Job: Which lines below hold the word "part"? Copy all of them.

Dataset excerpt:

— Begin —

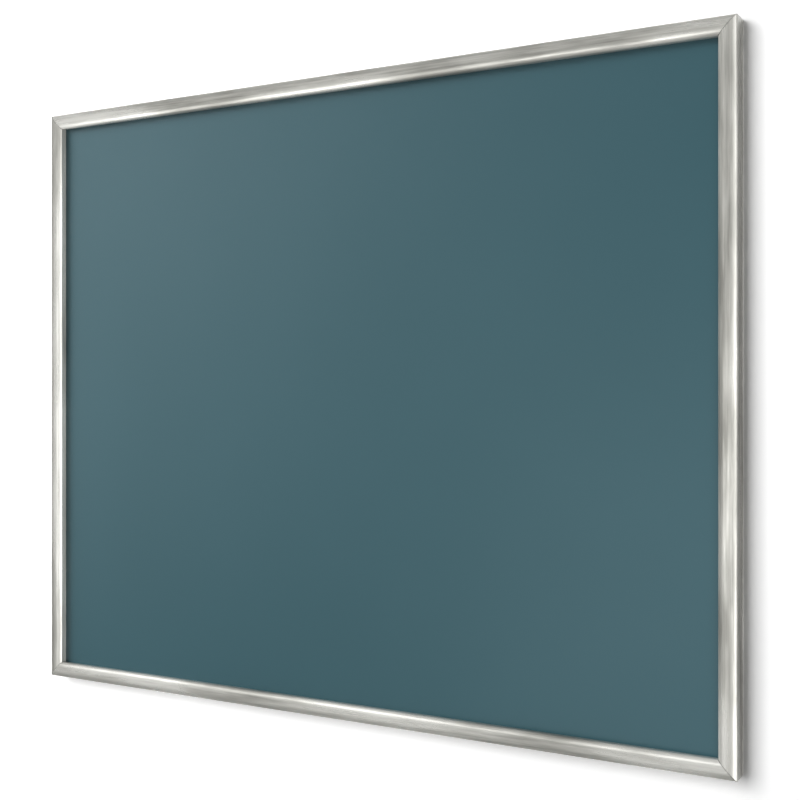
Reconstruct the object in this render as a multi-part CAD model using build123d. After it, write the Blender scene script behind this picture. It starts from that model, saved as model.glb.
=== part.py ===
from build123d import *
import os

# A framed magnetic board for a wall. A coated steel sheet, a hardboard core and a thin backing
# sheet make one laminate, which sits in the groove of four mitred, hollow frame rails. Moulded
# keys line up the mitres in the front chambers, and metal keys with screws lock them in the rear
# chambers. Two keyhole plates hang the board, and four pads hold it off the wall.
#
# X runs to the viewer's right, Y from the viewer into the wall, and Z up. The origin is midway
# between the entry holes of the two keyholes, on the rear face of their plates. Lengths are in mm.

# Overall size, measured over the frame
board_width = 762.0
board_height = 609.6

# Section of the frame rail
face_width = 15.8
rail_wall = 1.5
edge_radius = 3.0
least_inner_radius = 0.4
panel_recess = 9.3
rear_chamber_width = 6.3
flange_thickness = 1.4
flange_overlap = 4.8
rim_height = 2.0
rim_radius = 0.5
mitre_gap = 0.1

# Laminate
sheet_thickness = 0.7
core_thickness = 4.8
backing_thickness = 0.3
laminate_clearance = 0.4
laminate_corner_radius = 1.5

# Packing strips between the laminate and the frame's flange
strip_thickness = 0.9
strip_width = 4.0
strip_setback = 0.4

# Keys in the chambers, which leave this clearance on every side
key_clearance = 0.15
mitre_key_leg = 36.0
mitre_key_spine_width = 4.6
mitre_key_fin_thickness = 1.2
mitre_key_fin_count = 4
locking_key_leg = 44.0
locking_key_notch_side = 0.9
locking_key_notch_pitch = 3.0
locking_key_notch_count = 4
key_lead_in = 1.0

# Screws that hold the locking keys
key_screw_from_corner = 20.0
key_screw_radius = 1.5
key_screw_reach = 5.2
key_screw_head_radius = 2.8
key_screw_head_height = 1.7
screw_hole_clearance = 0.15
thread_clearance = 0.03
screw_head_taper_share = 0.75

# Keyhole hangers
hanger_spacing = 406.4
hanger_width = 34.0
hanger_thickness = 1.2
hanger_edge_gap = 0.6
hanger_foot_length = 11.4
hanger_ramp_length = 2.2
hanger_pad_length = 21.5
hanger_wall_gap = 0.4
hanger_bend_radius = 1.5
hanger_corner_radius = 3.0
hanger_screw_spacing = 22.0
hanger_screw_radius = 1.5
hanger_screw_reach = 4.6
hanger_screw_head_radius = 2.6
hanger_screw_head_height = 1.2
keyhole_entry_radius = 4.5
keyhole_slot_radius = 2.3
keyhole_travel = 8.8
keyhole_end_margin = 3.4

# Bumpers
bumper_side = 9.0
bumper_chamfer = 0.8
bumper_from_corner = 60.0
wall_gap = 1.0

# Overrun of every cut past the piece that it goes through
overrun = 5.0

eighth_turn = 45
quarter_turn = 90
half_turn = 180

# Depths, measured from the plane of the frame's front face
web_front = panel_recess - rail_wall
core_front = panel_recess + sheet_thickness
backing_front = core_front + core_thickness
laminate_rear = backing_front + backing_thickness
flange_front = laminate_rear + strip_thickness
flange_rear = flange_front + flange_thickness
rail_depth = flange_rear + rim_height
wall_plane = rail_depth + wall_gap
pad_rear = wall_plane - hanger_wall_gap

# Distances inwards from the outer faces of the frame
rib_outer = rail_wall + rear_chamber_width
rib_inner = rib_outer + rail_wall
laminate_edge = rib_inner + laminate_clearance
flange_inner = laminate_edge + flange_overlap
rear_chamber_middle = (rail_wall + rib_outer) / 2
flange_middle = (rail_wall + flange_inner) / 2
hanger_start = rail_wall + hanger_edge_gap
hanger_end = hanger_start + hanger_foot_length + hanger_ramp_length + hanger_pad_length
keyhole_entry = hanger_end - keyhole_end_margin - keyhole_entry_radius

# Inner radius of the front chamber, which follows the rounded edges outside
chamber_radius = max(edge_radius - rail_wall, least_inner_radius)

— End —

Task result:
Reconstruct the object in this render as a multi-part CAD model using build123d. After it, write the Blender scene script behind this picture. It starts from that model, saved as model.glb.
=== part.py ===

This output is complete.